BEIJING (AP) - Fourteen imprisoned followers of the banned Falun Gong sect committed suicide in a north China labor camp, making ropes from sheets and hanging themselves from bunk beds, a government official said Wednesday.
Falun Gong, however, blamed camp authorities, saying in a statement Tuesday that at least 15 women followers were tortured to death at Wanjia labor camp in the northeastern province of Heilongjiang on or around June 20. The statement cast doubt on the official claim of a mass suicide, saying the victims were watched around the clock.
The reported suicide at Wanjia would be the most deadly involving Falun Gong practitioners confirmed by the government since it banned the spiritual movement in July 1999.
Lan Jingli, director of the Heilongjiang government's judicial bureau, said that another 11 followers were rescued by camp guards. In all, 25 Falun Gong members tried to kill themselves on June 20 in Wanjia labor camp, he said.
Lan said guards watched the practitioners closely, patrolling every five minutes. But the followers took advantage of a gap in patrols to hang themselves from their cell beds with sheets, he said.
``One minute is enough to kill,'' Lan said. ``While 11 of them were immediately rescued by the camp guards, 14 others died.''
China's government says Falun Gong is a cult that has led more than 1,600 followers to their deaths, mostly by encouraging practitioners to use meditation instead of medicine to cure medical ailments. Officials claim followers also have killed themselves in the belief they will to go heaven when they die.
Falun Gong, however, says its teachings forbid all forms of killing, including suicide. The group disputed government claims that five people who set themselves on fire on Tiananmen Square in Beijing earlier this year were Falun Gong practitioners.
The meditation sect says the government is running a smear campaign against it and that hundreds of practitioners have died of torture and abuse in police custody during the crackdown on the group.
It said the Wanjia labor camp used torture to make practitioners renounce Falun Gong. Guards doused one practitioner with water and shocked her with an electric baton, and threw 50 female followers into cells with male prisoners after they refused to sign statements denouncing the group.
In Hong Kong, Falun Gong members staged a sit-in protest Wednesday outside China's representative office to call on the United Nations to investigate the deaths.
The sect members accused the Chinese government of ``inhumane and beastly crimes'' and denied that the 14 had tried to commit suicide.
``S.O.S.: Save Falun Gong practitioners from being killed in China,'' said one banner displayed during the protest as members practiced their slow-motion exercises.
Lan accused Falun Gong practitioners overseas on having a hand in the suicide.

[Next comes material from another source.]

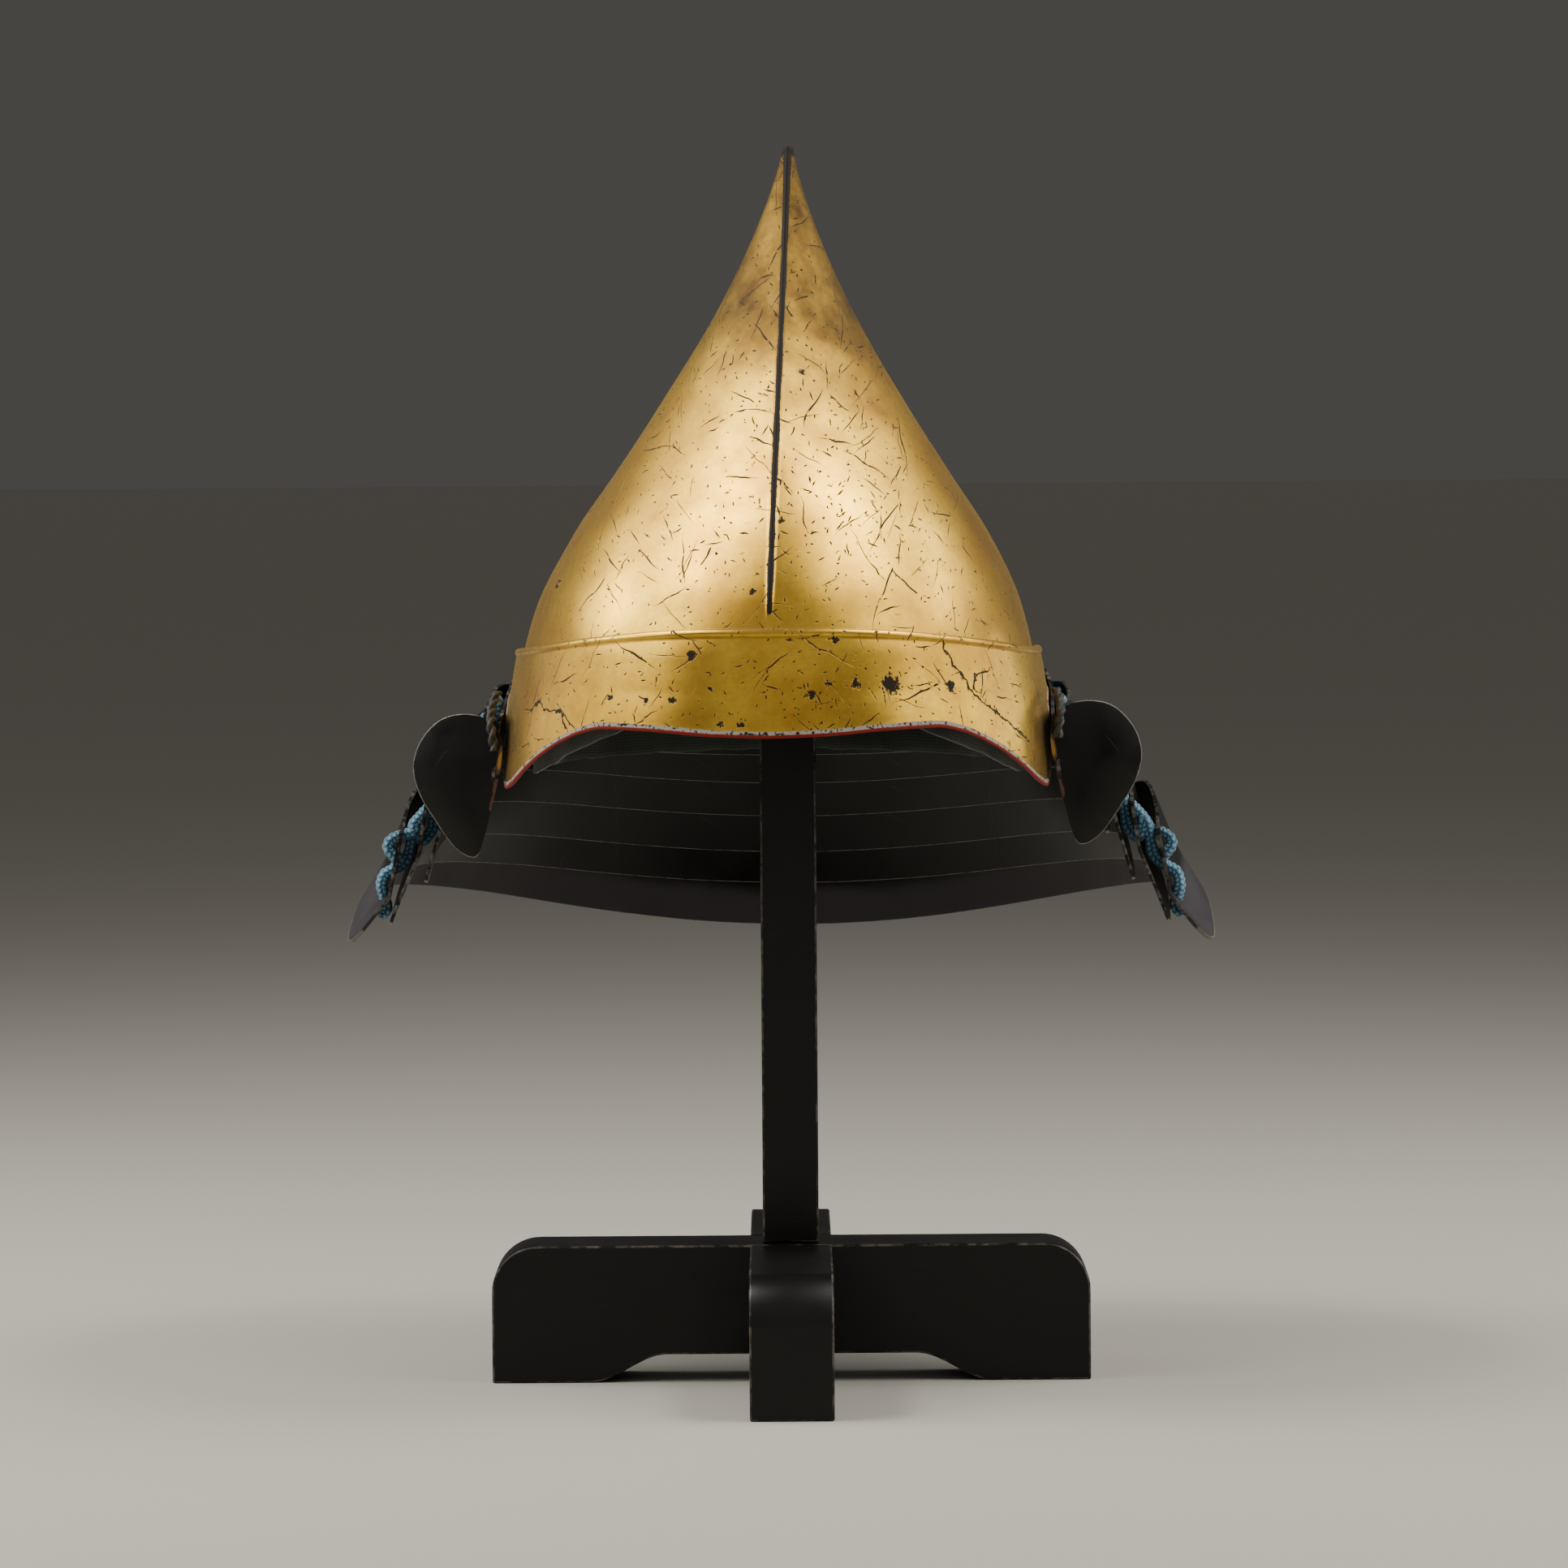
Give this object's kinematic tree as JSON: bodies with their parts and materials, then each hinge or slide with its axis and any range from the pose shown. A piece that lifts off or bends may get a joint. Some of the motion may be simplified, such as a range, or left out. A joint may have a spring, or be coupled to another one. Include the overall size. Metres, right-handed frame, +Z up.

``Those organizations are using all possible channels to pass on the so-called `instructions' to the practitioners in the reform camp in order to make them believe that going to heaven after their death is the highest level of practicing,'' he said. ``The mass suicide of June 20 could also be caused through this way.''
The government denies that imprisoned Falun Gong practitioners are mistreated.
Lan said Beijing officials ordered labor camps to improve surveillance of imprisoned Falun Gong practitioners following the suicide. Falun Gong followers would now be watched 24 hours a day, he said.
Meanwhile, two dozen sect members in New York started a 250-mile walk from Manhattan to Washington on Tuesday to protest Beijing's increasingly violent crackdown on the group.
The official confirmation of deaths at Wanjia came after a Hong Kong-based rights group reported Tuesday that 16 Falun Gong practitioners had hung themselves after officials extended their sentences by three to six months because they had staged a hunger strike to protest abuse and beatings.
The group, the Information Center for Human Rights and Democracy, cited the relative of a practitioner who was resuscitated as saying 10 people died.